Kaizen is an approach to managing organizations that originated in Japan and which aims to improve productivity and quality. This column reports the findings of research on the diffusion of Kaizen around the world, and what they reveal about the conditions under which productivity can be increased through better management practices and a strengthening of ‘managerial capital’. Not surprisingly, the results suggest that context and intervention specificities – such as industrial policy context, social structure, and the quality of training – matter for the adoption, implementation, and effectiveness of new management methods.

The lack of managerial capital in developing countries is now recognized to be a considerable impediment to productivity growth and economic transformation. Indeed, World Management Survey (WMS) analysis indicates that there is a widening dispersion of productivity levels between firms in the developing world, the left tail of the distribution being thicker in these countries than in developed ones.

WMS evidence shows a positive correlation between firm management and productivity, and documents this heterogeneity among firms across countries, across sectors, and over time. The results emphasize the role played by the ownership structure of companies, and the degrees of product market competition and labor regulation in the economic environments in which they evolve.

Despite a growing body of research, the conditions for strengthening managerial capital in the private or public sector in developing countries is not well understood. An upcoming book edited by Akio Hosono, John Page, and Go Shimada for the Global Development Network (GDN) and the Japanese International Cooperation Agency (JICA) Research Institute examines the effectiveness of Kaizen – a Japanese management approach aiming at improving productivity and quality – in such contexts.

Kaizen has been disseminated and implemented in a wide array of countries by the JICA Research Institute: from South East Asia, to Central and South America, including Africa and the Africa Kaizen Initiative supported by NEPAD (the New Partnership for Africa’s Development) and JICA. In conducting their study, GDN and the JICA Research Institute, under the leadership of the three editors, partnered with researchers from Brazil, Ghana, the Philippines, Vietnam, and Kaizen practitioners from JICA.

Beyond the difficulty with defining what implementing a polymorph management practice like Kaizen means, the research identifies a number of questions that may require further investigation whether on Kaizen or any other management practices.

The first one, echoing WMS conclusions, is the heterogeneity of capacities to learn and implement Kaizen, which is obviously linked with the incentives for a specific firm to change its work organization. Companies that are trying to become well integrated into global value chains (GVCs), because of competition and requirements coming from their clients positioned higher in the GVC, have a clear interest in implementing such methods.

The benefits for micro and small enterprises are less clear and seem to be linked to the availability of other mechanisms, such as subsidies, or ownership structures that can influence the adoption and implementation of new management practices. The success of such initiatives is hence interdependent with the industrial policy scheme that aims to raise firm capabilities in which they are embedded.

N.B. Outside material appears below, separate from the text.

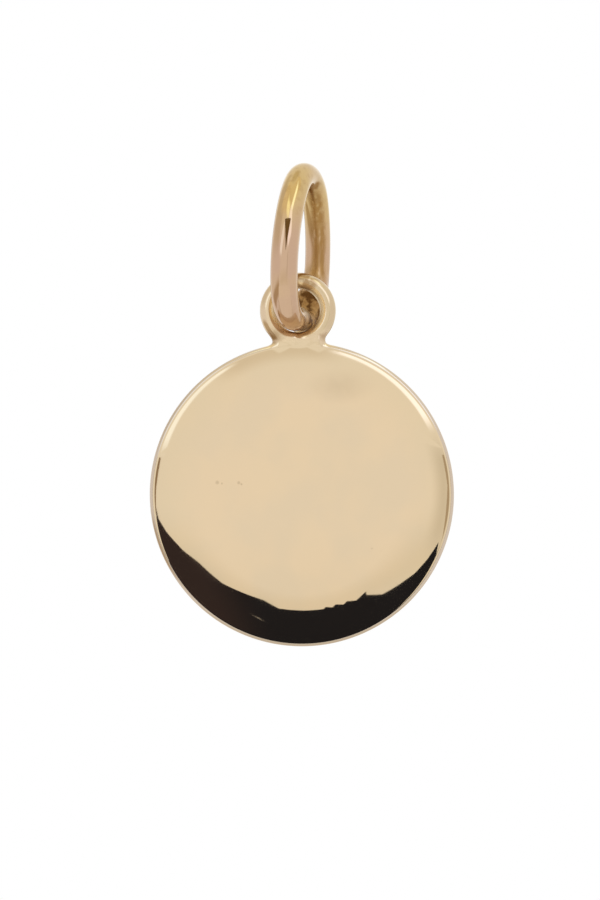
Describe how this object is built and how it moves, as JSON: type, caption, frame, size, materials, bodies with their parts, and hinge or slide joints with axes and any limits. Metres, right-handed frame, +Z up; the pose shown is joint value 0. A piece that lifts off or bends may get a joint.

Beyond the policy context, efforts to transfer a work system from one place to another are made more difficult by the differences in managerial and organizational concepts, as well as the methods that are embedded in current social structures. This means that the diffusion of work systems from one context to another is not independent of the broader social and economic backdrop.

This is particularly clear for Kaizen, which was developed in Japan after the Second World War to fulfill two objectives: raising productivity and maintaining a high level of employment in a context of social discontent.

Some intervention-specific issues also underpin the success or failure of the implementation of new management practices. It may be the case that who does the training matters: the quality of training delivered by extension workers that go into firms plays a critical role in transferring such knowledge.

In addition, it is important to know how training is structured, how long it will last, whether the trainers know the context of the firm, and whether the firm managers trust the extension workers (for example, because they have a good reputation, or because the training is delivered by an organization that has some influence in the country).

Evaluating the effectiveness of new management methods and practices is tricky: first, because it can be costly – hiring a consulting firm to train people is expensive; and second, because finding the counterfactual is not easy. But evaluations provide an interface that can underpin fruitful discussions on the conditions necessary to increase productivity through the strengthening of managerial capital. They contribute to what can be seen as a constructive dialogue between research and practice.